Sa pré­fé­rence vient de plu­sieurs points:

- elle est tri­ni­taire: Jésus y est dit Fils de Dieu (c'est-à-dire comme étant la deuxième per­sonne de la Sainte Tri­nité) et comme étant le Christ, c'est-à-dire oint de l' Esprit Saint.
- elle per­met de concen­trer son esprit sur le Nom de Jésus, au son duquel St Paul dit que tout genou flé­chit au Ciel et sur la Terre.
- elle est la prière du Publi­cain, don­née en exemple par Jésus-Christ dans la para­bole dite du Pha­ri­sien et du Publi­cain. Dans cette para­bole, le Christ montre en effet la bonne façon de prier. Le pha­ri­sien par sa longue prière, de son côté prie mal, en se féli­ci­tant devant Dieu de n'être pas un pécheur comme le publi­cain; tan­dis que le publi­cain n'ose pas lever les yeux vers Dieu, plein d'hu­mi­lité, il se contente de dire, avec jus­tesse, cette seule phrase: "Sei­gneur, fais-moi misé­ri­corde (ou encore "aïe pitié de moi"), pécheur". Le Christ conclue cette para­bole en disant que le publi­cain rentre chez lui jus­ti­fié et non pas le pha­ri­sien (Лк. 18:10-14).

D'autres exemples de prière courte sont citées dans les Evan­giles, comme lorsque Pierre crie, au moment où il s'en­fance dans les eaux: "Sei­gneur, sauve-moi". Dans tous les cas, il s'agit d'une prière simple, qui peut nous accom­pa­gner dans toutes nos acti­vi­tés et ainsi être pro­non­cée inté­rieu­re­ment en per­ma­nence, sans inter­rup­tion, afin de répondre à l'ex­hor­ta­tion de St. Paul de "prier sans cesse" (1Фес. 5:17). Cette prière devient per­pé­tuelle, selon le témoi­gnage des moines, si bien que même la nuit, selon une expres­sion du Can­tique des can­tiques que les moines ortho­doxes prennent comme devise: "Mon corps dort mais mon cœur veille". Les moines ont sou­vent à cette fin de longues ses­sions de prière où ils s'exercent à cette seule prière dans le cadre de leur dis­ci­pline, sou­vent à l'aide d'un cha­pe­let en laine ou en corde et sous la direc­tion d'un aîné (un "ancien"), par­fois appelé "sta­rets".

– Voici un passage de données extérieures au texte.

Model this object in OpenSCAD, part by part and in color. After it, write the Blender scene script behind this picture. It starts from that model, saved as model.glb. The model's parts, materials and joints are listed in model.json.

La sim­pli­cité de cette prière a par ailleurs l'avan­tage d'évi­ter la dis­trac­tion et de sim­pli­fier l'es­prit afin de le concen­trer sur la pré­sence de Dieu. En ce sens la prière de Jésus est par­fois décrite non comme une fina­lité, mais comme un che­min vers la prière pure, sans parole, dans le cœur à cœur avec Dieu. En ce sens, il est pos­sible de dis­tin­guer la prière de Jésus et la prière du Coeur , même si ces deux sont sou­vent prises comme syno­nyme, en ce que la pre­mière serait une voie menant à la seconde, qui serait son accom­plis­se­ment.

La prière de Jésus peut être accom­pa­gnée de pros­ter­na­tions (méta­nies) et de signes de croix. Elle est uti­li­sée comme un moyen pour trou­ver la contri­tion et d'ins­crire pro­fon­dé­ment l'hu­mi­lité dans le cœur le plus inté­rieur de l'in­di­vidu. L'un des fruits de cette prière doit être, selon une parole biblique, de trans­for­mer notre "cœur de pierre", en un "cœur de chair" sen­sible et ouvert à la grâce de l'amour divin.

À la fin de la prière sont par­fois ajou­tés le mot "pécheur" ou encore "le pécheur" comme s'il n'exis­tait pas d'autre pécheur que l'orant.

Elle est, pour les ortho­doxes, l'une des plus pro­fondes et mys­tiques des prières et sa répé­ti­tion inces­sante est sou­vent pra­ti­quée même par les laïcs comme pra­tique ascé­tique per­son­nelle. En effet, la spi­ri­tua­lité ortho­doxe insiste sur l'ap­pel de tout homme, laïc comme consa­cré, à la sanc­ti­fi­ca­tion et l'union à Dieu. C'est ainsi qu'une des théo­lo­giens les plus impor­tant du Chris­tia­nisme ortho­doxe, St Gré­goire Pala­mas affir­mait: "Qu'on n'aille pas pen­ser, frères chré­tiens, que seuls les prêtres et les moines ont le devoir de prier conti­nuel­le­ment, et non les laïcs. Non, non. Tous les chré­tiens ont en com­mun le devoir de se trou­ver tou­jours en prière".

Il y a eu aussi un cer­tain nombre textes catho­liques sur ce sujet, mais son uti­li­sa­tion n'a jamais atteint le même degré de dévo­tion que dans l'Église d'Orient. Une ver­sion plus éla­bo­rée connue de cer­tains catho­liques romains sous le même nom est: "O mon Jésus, par­donne-nous nos péchés, sauve-nous du feu de l'En­fer, et conduit toutes les âmes au Ciel, en par­ti­cu­lier ceux qui ont le plus besoin de Votre misé­ri­corde".